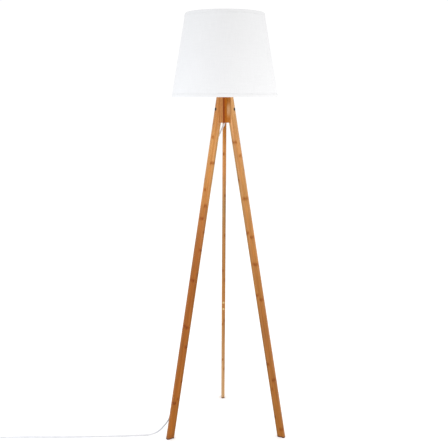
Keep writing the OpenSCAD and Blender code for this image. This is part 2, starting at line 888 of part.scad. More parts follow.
// The neutral core runs on past the block
module switch_neutral_core() {
    line = [
        for (p = [
            [core_end, 1.2], [core_end - 2, 1.3], [26, 4], [20, 9], [13, 11.5], [0, 12],
            [-13, 11.5], [-20, 9], [-26, 4], [2 - core_end, 1.3], [-core_end, 1.2]
        ])
            [switch_pos.x + p.x, switch_pos.y + p.y, cord_entry_z]
    ];
    color("steelblue") tube_along(line, [for (p = line) 1], [0, 0, 1]);
}

// Tapered sleeves where the lead enters and leaves the switch
module switch_reliefs() {
    enter = [[-828, -92, 6], [-823, -92, 6], [-815, -92, 6], [-808, -92, 5.2], [-802, -92, 4.3]];
    leave = [[-902, -92, 6], [-907, -92, 6], [-915, -92, 6], [-922, -91.7, 5.3], [-928, -91, 4.5]];
    color(white_plastic) for (line = [enter, leave])
        tube_along(line, [entry_r, entry_r, 3.1, 3, 2.9], [0, 0, 1], 12);
}

// ---- coil and plug ----

module tail_cord() {
    color(white_plastic) cord_tube(tail_route, 1, [0, 0, 1]);
}

module end_cord() {
    color(white_plastic) cord_tube(end_route, 1, [0, 0, 1]);
}

// Outer shape of the coil
module cord_coil() {
    color(white_plastic) translate([coil_pos.x, coil_pos.y, coil_z]) rotate_extrude()
        translate([coil_in_r, cord_r]) {
            translate([0, -cord_r]) square([coil_step, 4 * cord_r]);
            translate([-cord_r, 0]) square([coil_step + 2 * cord_r, 2 * cord_r]);
            for (x = [0, coil_step])
                for (z = [0, 2 * cord_r])
                    translate([x, z]) circle(r = cord_r, $fn = 32);
        }
}

// Strap round the turns
module coil_tie() {
    gap = 0.3;
    inner_w = coil_step + 2 * cord_r + 2 * gap;
    inner_h = 4 * cord_r + 0.1;
    color([0.25, 0.25, 0.26])
        translate([coil_pos.x + coil_in_r - cord_r - gap - tie_t, coil_pos.y - tie_w / 2, 0])
            difference() {
                cube([inner_w + 2 * tie_t, tie_w, inner_h + 2 * tie_t]);
                translate([tie_t, -1, tie_t]) cube([inner_w, tie_w + 2, inner_h]);
            }
}

module at_plug() {
    translate([plug_pos.x, plug_pos.y, plug_h / 2]) children();
}

module plug_outline(inset, back) {
    for (y = [back + 3, plug_len - 3 - inset])
        let (w = (y < plug_len / 2 ? plug_back_w : plug_face_w) / 2 - 3 - inset)
            for (x = [-w, w])
                translate([x, y]) circle(r = 3, $fn = 32);
}

module plug_body() {
    color(white_plastic) at_plug() difference() {
        hull() {
            translate([0, 0, -plug_h / 2 + 1.5]) linear_extrude(plug_h - 3) plug_outline(0, 0);
            translate([0, 0, -plug_h / 2]) linear_extrude(plug_h) plug_outline(1.5, 1.5);
        }
        translate([0, -1, 0]) rotate([-90, 0, 0]) cylinder(r = cord_r + close_gap, h = 14, $fn = 32);
        for (x = [-pin_gap / 2, pin_gap / 2])
            translate([x, plug_len - 12, 0]) rotate([-90, 0, 0])
                cylinder(r = pin_core_r + close_gap, h = 20, $fn = 32);
    }
}

// Round pins: a thin core under the sleeve and a full-width domed tip
module plug_pins() {
    color(brass) at_plug() for (x = [-pin_gap / 2, pin_gap / 2])
        translate([x, plug_len, 0]) rotate([-90, 0, 0]) {
            translate([0, 0, -11]) cylinder(r = pin_core_r, h = 11 + sleeve_len, $fn = 32);
            translate([0, 0, sleeve_len]) cylinder(r = pin_r, h = pin_len - sleeve_len - 1, $fn = 48);
            translate([0, 0, pin_len - 1]) cylinder(r1 = pin_r, r2 = pin_r - 0.9, h = 1, $fn = 48);
        }
}

module pin_sleeves() {
    color([0.2, 0.2, 0.2]) at_plug() for (x = [-pin_gap / 2, pin_gap / 2])
        translate([x, plug_len, 0]) rotate([-90, 0, 0])
            pipe(pin_r, pin_core_r + close_gap, sleeve_len, $fn = 48);
}

// Tapered sleeve with grooves, between the plug and the lead
module plug_relief() {
    color(white_plastic) at_plug() translate([0, -24, 0]) rotate([-90, 0, 0]) difference() {
        cylinder(r1 = 3.4, r2 = 5, h = 24, $fn = 48);
        translate([0, 0, -1]) cylinder(r = cord_r + close_gap, h = 26, $fn = 32);
        for (z = [4 : 4 : 16])
            translate([0, 0, z]) pipe(8, 3.2, 1.6, $fn = 48);
    }
}

shade_fabric();
shade_liner();
top_hem_tape();
bottom_hem_tape();
top_ring_wire();
bottom_ring_wire();
spider_arms();
spider_ring();
shade_ring_nut();
holder_cap();
holder_body();
holder_insert();
holder_thread_shell();
holder_centre_contact();
holder_terminals();
terminal_screws();
live_core();
neutral_core();
threaded_tube();
tube_nuts();
tube_washers();
hub_block();
hub_inserts();
leg_bolts();
upper_leg(ANGLE_REAR);  // upper_leg_rear
upper_leg(ANGLE_LEFT);  // upper_leg_left
upper_leg(ANGLE_RIGHT);  // upper_leg_right
lower_leg(ANGLE_REAR);  // lower_leg_rear
lower_leg(ANGLE_LEFT);  // lower_leg_left
lower_leg(ANGLE_RIGHT);  // lower_leg_right
splice_screws();
foot_pads();
cord_clips();
clip_nails();
cord_relief();
lead_cord();
switch_base();
switch_cover();
switch_button();
switch_spring();
switch_block();
switch_screws();
switch_clamps();
switch_live_core();
switch_neutral_core();
switch_reliefs();
tail_cord();
cord_coil();
end_cord();
coil_tie();
plug_relief();
plug_body();
plug_pins();
pin_sleeves();
bulb_globe();
bulb_housing();
bulb_cap();
bulb_insulator();
bulb_contact();
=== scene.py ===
"""Looks of the tripod floor lamp.

It makes the camera, the studio, the materials, the shade's cloth, the flex, the screw threads, the welds
and the foot switch's spring. All other pieces are the CAD's own.

Lengths are metres in the CAD frame: the floor is z = 0 and the front is -Y.
"""

import math

import bpy
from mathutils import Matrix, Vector


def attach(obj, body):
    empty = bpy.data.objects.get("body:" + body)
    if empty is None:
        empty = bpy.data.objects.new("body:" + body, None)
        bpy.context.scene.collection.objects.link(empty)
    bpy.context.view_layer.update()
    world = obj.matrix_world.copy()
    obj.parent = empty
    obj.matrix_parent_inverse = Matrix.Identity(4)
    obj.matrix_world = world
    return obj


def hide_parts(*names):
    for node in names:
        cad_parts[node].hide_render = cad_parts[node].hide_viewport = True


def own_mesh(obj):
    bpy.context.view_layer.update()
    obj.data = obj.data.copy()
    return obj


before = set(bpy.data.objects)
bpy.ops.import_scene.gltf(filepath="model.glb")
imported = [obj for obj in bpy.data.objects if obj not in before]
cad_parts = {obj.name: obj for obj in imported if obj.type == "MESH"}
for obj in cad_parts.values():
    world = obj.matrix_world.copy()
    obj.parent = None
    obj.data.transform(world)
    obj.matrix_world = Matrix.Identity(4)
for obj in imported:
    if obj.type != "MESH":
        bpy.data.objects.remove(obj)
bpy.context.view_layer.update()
MM = 0.001
TURN = 2 * math.pi


# ---- nodes ----


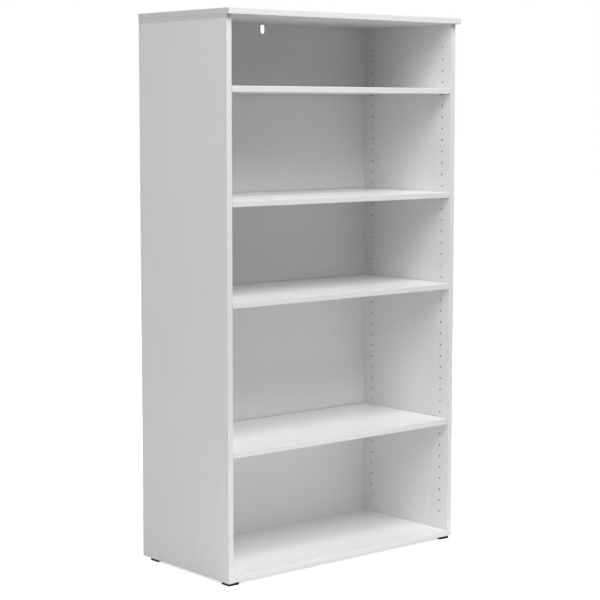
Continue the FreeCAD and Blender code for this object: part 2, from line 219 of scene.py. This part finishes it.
def nickel():
    """Nickel-plated steel of the shelf pins, barrel-finished: fine dull scuffs over the metal, whose colour is
    painted darker than bright nickel as painted shade from the shelves above the pins.
    """
    graph = Graph("pin_nickel", metallic=1.0)
    scuffs = graph.noise(graph.stretched(Y, 500, 2600), detail=4, roughness=0.7)
    cloud = graph.noise(graph.even(260), detail=2)
    # painted shade: a darker grey than plain nickel, standing in for the shade under the shelves
    colour = graph.mix(cloud, (0.30, 0.29, 0.275), (0.44, 0.43, 0.41))
    roughness = graph.between(scuffs, 0.2, 0.46)
    return graph.finish(colour, roughness, scuffs, 0.01 * MM)


def zinc():
    """Zinc-plated countersunk screws."""
    graph = Graph("screw_zinc", metallic=1.0)
    bloom = graph.noise(graph.even(900), detail=4, roughness=0.7)
    colour = graph.mix(bloom, (0.42, 0.44, 0.46), (0.62, 0.62, 0.58))
    return graph.finish(colour, graph.between(bloom, 0.28, 0.5), bloom, 0.01 * MM)


def glide_plastic():
    """Black moulded plastic, with a fine spark-eroded grain and paler scuffs low down, where it slides."""
    graph = Graph("glide_plastic", specular=0.2)
    grain = graph.noise(graph.even(2400), detail=3)
    wear = graph.noise(graph.even(420), detail=4, roughness=0.7)
    height = graph.add("SeparateXYZ", {0: graph.place.outputs["Object"]}).outputs[Z]
    low = graph.rise(height, 2.5 * MM, 0.0)
    scuffed = graph.maths("MULTIPLY", low, graph.rise(wear, 0.5, 0.68))
    colour = graph.mix(graph.maths("MULTIPLY", scuffed, 0.6), grey(0.006), grey(0.03))
    return graph.finish(colour, graph.between(scuffed, 0.46, 0.72), grain, 0.03 * MM)


def beech():
    """Beech of the dowels: long fibres with short darker flecks."""
    graph = Graph("dowel_beech")
    fibres = graph.noise(graph.stretched(Z, 60, 1500), detail=3)
    flecks = graph.rise(graph.noise(graph.stretched(Z, 300, 2200), detail=1), 0.62, 0.7)
    colour = graph.mix(fibres, (0.48, 0.30, 0.17), (0.68, 0.47, 0.29))
    colour = graph.mix(flecks, colour, (0.33, 0.18, 0.09))
    return graph.finish(colour, graph.between(fibres, 0.5, 0.7), fibres, 0.05 * MM)


def dress_nodes():
    """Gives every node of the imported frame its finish."""
    upright = melamine("melamine_upright", across=X, along=Z)
    level = melamine("melamine_level", across=Z, along=X)
    finishes = {
        back_board(): ["back_panel"],
        edge_band(): BANDS,
        upright: ["side_panel_left", "side_panel_right"],
        level: ["top_panel", "bottom_panel", *SHELVES],
        glide_plastic(): FEET,
        zinc(): ["foot_screws"],
        beech(): ["top_dowels", "bottom_dowels"],
    }
    for material, names in finishes.items():
        for name in names:
            for slot in nodes[name].material_slots:
                slot.material = material


# ---------------------------------------------------------------- shelf pins

PIN_RADIUS = 2.45 * MM
PIN_FACETS = 48
CREASE = 40  # degrees between faces that meet in a sharp edge


def loft(rings, closed=False):
    """A mesh through rings of equally many points. The last ring joins the first, or both ends are capped."""
    count = len(rings[0])
    pairs = list(zip(range(len(rings)), range(1, len(rings))))
    faces = []
    if closed:
        pairs.append((len(rings) - 1, 0))
    else:
        faces = [list(range(count))[::-1], [(len(rings) - 1) * count + i for i in range(count)]]
    for low, high in pairs:
        for i in range(count):
            after = (i + 1) % count
            faces.append([low * count + i, low * count + after, high * count + after, high * count + i])
    mesh = bpy.data.meshes.new("loft")
    mesh.from_pydata([point for ring in rings for point in ring], [], faces)
    return mesh


def joined(name, meshes):
    """One mesh of several, with its normals outward, smooth but for its sharp edges."""
    whole = bmesh.new()
    for mesh in meshes:
        whole.from_mesh(mesh)
        bpy.data.meshes.remove(mesh)
    bmesh.ops.recalc_face_normals(whole, faces=whole.faces)
    mesh = bpy.data.meshes.new(name)
    whole.to_mesh(mesh)
    whole.free()
    mesh.shade_smooth()
    mesh.set_sharp_from_angle(angle=math.radians(CREASE))
    return mesh


def round_ring(x, radius):
    """A circle about the X axis."""
    angles = [math.tau * i / PIN_FACETS for i in range(PIN_FACETS)]
    return [(x, radius * math.cos(a), radius * math.sin(a)) for a in angles]


def pin_shank():
    """The round part: a chamfered tip, three grip grooves, and a thin collar against the side panel's face."""
    tip, chamfer = -9 * MM, 0.6 * MM
    first_groove, groove_every, groove_wide, groove_deep = -7.4 * MM, 2.2 * MM, 0.5 * MM, 0.22 * MM
    collar, collar_face = 3.4 * MM, 0.02 * MM
    steps = [(tip, PIN_RADIUS - chamfer), (tip + chamfer, PIN_RADIUS)]
    for number in range(3):
        start = first_groove + number * groove_every
        for share, depth in ((0, 0), (0.3, 0.8), (0.5, 1), (0.7, 0.8), (1, 0)):
            steps.append((start + share * groove_wide, PIN_RADIUS - depth * groove_deep))
    steps += [(collar_face, PIN_RADIUS), (collar_face, collar - 0.2 * MM)]
    for x, cut in ((0.1, 0.05), (0.22, 0), (0.5, 0), (0.65, 0.06), (0.7, 0.2)):
        steps.append((x * MM, collar - cut * MM))
    return loft([round_ring(x, radius) for x, radius in steps])


def seat_ring(inset, height):
    """The seat's outline, drawn in by inset: a plate with a square end at the collar and a well-rounded free end."""
    near, far, half = 0.4 * MM + inset, 10 * MM - inset, 4 * MM - inset
    square, round_end = 0.6 * MM, 3.2 * MM
    corners = ((far, half, round_end), (near, half, square), (near, -half, square), (far, -half, round_end))
    points = []
    for quarter, (x, y, radius) in enumerate(corners):
        radius = max(radius - inset, 0.2 * MM)
        centre_x = x - radius if x == far else x + radius
        centre_y = math.copysign(half - radius, y)
        for step in range(PIN_FACETS // 4):
            turn = math.radians(90 * (quarter + step / (PIN_FACETS // 4 - 1)))
            points.append((centre_x + radius * math.cos(turn), centre_y + radius * math.sin(turn), height))
    return points


def hole_ring(radius, height):
    """A ring round the seat's screw hole, each point in line with the seat's outline."""
    centre = 6 * MM
    turns = [math.atan2(y, x - centre) for x, y, _ in seat_ring(0, 0)]
    return [(centre + radius * math.cos(turn), radius * math.sin(turn), height) for turn in turns]


def pin_seat():
    """The flat seat, its edges rounded, with a small countersunk screw hole."""
    thick, soft, hole, sink = 2.4 * MM, 0.35 * MM, 1.1 * MM, 0.9 * MM
    chamfer = 0.1 * MM
    rings = [seat_ring(soft, 0), seat_ring(soft * 0.3, -soft * 0.3), seat_ring(0, -soft)]
    rings += [seat_ring(0, soft - thick), seat_ring(soft * 0.3, soft * 0.3 - thick), seat_ring(soft, -thick)]
    rings += [hole_ring(hole * 1.9, -thick), hole_ring(hole, sink - thick)]
    rings += [hole_ring(hole, -chamfer), hole_ring(hole + chamfer, 0)]
    return loft(rings, closed=True)


def make_pins():
    """One pin in each place where the frame has one, the seat pointing into the bookcase."""
    mesh = joined("shelf_pin", [pin_shank(), pin_seat()])
    mesh.materials.append(nickel())
    face = {"left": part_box("side_panel_left")[1].x, "right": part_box("side_panel_right")[0].x}
    for name in PINS:
        low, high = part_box(name)
        side = name.rsplit("_", 1)[1]
        pin = bpy.data.objects.new(f"nickel_{name}", mesh)
        bpy.context.scene.collection.objects.link(pin)
        pin.location = (face[side], (low.y + high.y) / 2, high.z - PIN_RADIUS)
        pin.rotation_euler.z = 0 if side == "left" else math.pi
        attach(pin, "carcass")
        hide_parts(name)


# ---------------------------------------------------------------- studio

FLOOR_HALF = 30
FLOOR_ROUGHNESS = 0.9


def make_camera():
    """A long lens at chest height, in front of the bookcase and to its left, pitched a little down."""
    data = bpy.data.cameras.new("camera")
    camera = bpy.data.objects.new("camera", data)
    bpy.context.scene.collection.objects.link(camera)
    data.lens = 103.289
    data.shift_y = -0.035
    data.clip_end = 100
    camera.location = (-3.0245, -3.5900, 1.2105)
    pitch, turn = 5.568, 40.019
    camera.rotation_euler = (math.radians(90 - pitch), 0, math.radians(-turn))
    bpy.context.scene.camera = camera


def make_lights():
    """Soft square lamps round the bookcase, each aimed at its middle, a low upright card in front that faces it, and
    a strip flat on the floor along its foot. Azimuth 0 is straight in front and grows towards the right."""
    middle = (cad_box[0] + cad_box[1]) / 2
    reach, side = 4.5, 1.0
    lamps = {
        "key": (-20, 38, 43.5),
        "key_left": (-35, 48, 49.5),
        "overhead": (0, 62, 63),
        "front_high": (10, 45, 40),
        "front_low": (-20, 28, 16.5),
        "left_low": (-90, 8, 57.5),
        "right_low": (40, 28, 10),
        "side_right": (100, 25, 85),
        "behind": (180, 20, 55),
    }
    for name, (azimuth, elevation, watts) in lamps.items():
        across, up = math.radians(azimuth), math.radians(elevation)
        away = Vector((math.sin(across) * math.cos(up), -math.cos(across) * math.cos(up), math.sin(up)))
        lamp = make_lamp(name, side, side, watts)
        lamp.location = middle + reach * away
        lamp.rotation_euler = away.to_track_quat("Z", "Y").to_euler()
    card = make_lamp("low_card", 1.6, 0.16, 1.4)
    card.location = (0, -0.8, 0.09)
    card.rotation_euler.x = math.radians(90)
    strip = make_lamp("floor_strip", 1.6, 0.1, 0.28)
    strip.location = (0, -0.25, 1 * MM)
    strip.rotation_euler.x = math.radians(180)


def make_lamp(name, width, depth, watts):
    """A rectangular lamp that the camera doesn't see. Unturned, it shines down."""
    data = bpy.data.lights.new(name, "AREA")
    data.shape = "RECTANGLE"
    data.size = width
    data.size_y = depth
    data.energy = watts
    lamp = bpy.data.objects.new(name, data)
    lamp.visible_camera = False
    bpy.context.scene.collection.objects.link(lamp)
    return lamp


def make_plane(name, height):
    half = FLOOR_HALF
    mesh = bpy.data.meshes.new(name)
    corners = [(-half, -half, height), (half, -half, height), (half, half, height), (-half, half, height)]
    mesh.from_pydata(corners, [], [(0, 1, 2, 3)])
    plane = bpy.data.objects.new(name, mesh)
    bpy.context.scene.collection.objects.link(plane)
    return plane


def make_floor():
    """A white floor in two layers: the one that the camera sees glows a little, and more far off, so that it meets
    the white backdrop with no horizon; the one below it, unseen, gives the bookcase its reflected light."""
    seen = make_plane("floor", 0)
    graph = Graph("floor_seen", specular=0.2)
    distance = graph.add("VectorMath", {0: graph.place.outputs["Object"]}, operation="LENGTH").outputs["Value"]
    glow = graph.between(graph.rise(distance, 0.5, 2.0), 0.75, 1.0)
    graph.set(graph.shader, {"Base Color": (0.85, 0.85, 0.85, 1), "Roughness": FLOOR_ROUGHNESS})
    graph.set(graph.shader, {"Emission Color": (1, 1, 1, 1), "Emission Strength": glow})
    seen.data.materials.append(graph.material)
    seen.visible_diffuse = False
    seen.visible_glossy = False
    seen.visible_shadow = False

    unseen = make_plane("floor_bounce", -0.1 * MM)
    graph = Graph("floor_bounce", specular=0.2)
    graph.set(graph.shader, {"Base Color": (0.4, 0.4, 0.4, 1), "Roughness": FLOOR_ROUGHNESS})
    unseen.data.materials.append(graph.material)
    unseen.visible_camera = False


def make_world():
    """A backdrop that is white to the camera and gives only a dim, even light."""
    world = bpy.data.worlds.new("studio")
    bpy.context.scene.world = world
    world.use_nodes = True
    tree = world.node_tree
    background = tree.nodes["Background"]
    background.inputs["Color"].default_value = (1, 1, 1, 1)
    seen = tree.nodes.new("ShaderNodeLightPath").outputs["Is Camera Ray"]
    strength = tree.nodes.new("ShaderNodeMapRange")
    strength.inputs["To Min"].default_value = 0.02
    strength.inputs["To Max"].default_value = 1.0
    tree.links.new(seen, strength.inputs["Value"])
    tree.links.new(strength.outputs["Result"], background.inputs["Strength"])


dress_nodes()
make_pins()
make_camera()
make_lights()
make_floor()
make_world()
bpy.context.scene.view_settings.view_transform = "Standard"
───
#### [DIRECTION]
Of all the entries above, repeat only the lines from the line that has "Continue the FreeCAD" to the line that has "return graph.finish(colour, roughness, scuffs, 0.01", both lines included, exactly.

#### [CORRECT RESPONSE]
Continue the FreeCAD and Blender code for this object: part 2, from line 219 of scene.py. This part finishes it.
def nickel():
    """Nickel-plated steel of the shelf pins, barrel-finished: fine dull scuffs over the metal, whose colour is
    painted darker than bright nickel as painted shade from the shelves above the pins.
    """
    graph = Graph("pin_nickel", metallic=1.0)
    scuffs = graph.noise(graph.stretched(Y, 500, 2600), detail=4, roughness=0.7)
    cloud = graph.noise(graph.even(260), detail=2)
    # painted shade: a darker grey than plain nickel, standing in for the shade under the shelves
    colour = graph.mix(cloud, (0.30, 0.29, 0.275), (0.44, 0.43, 0.41))
    roughness = graph.between(scuffs, 0.2, 0.46)
    return graph.finish(colour, roughness, scuffs, 0.01 * MM)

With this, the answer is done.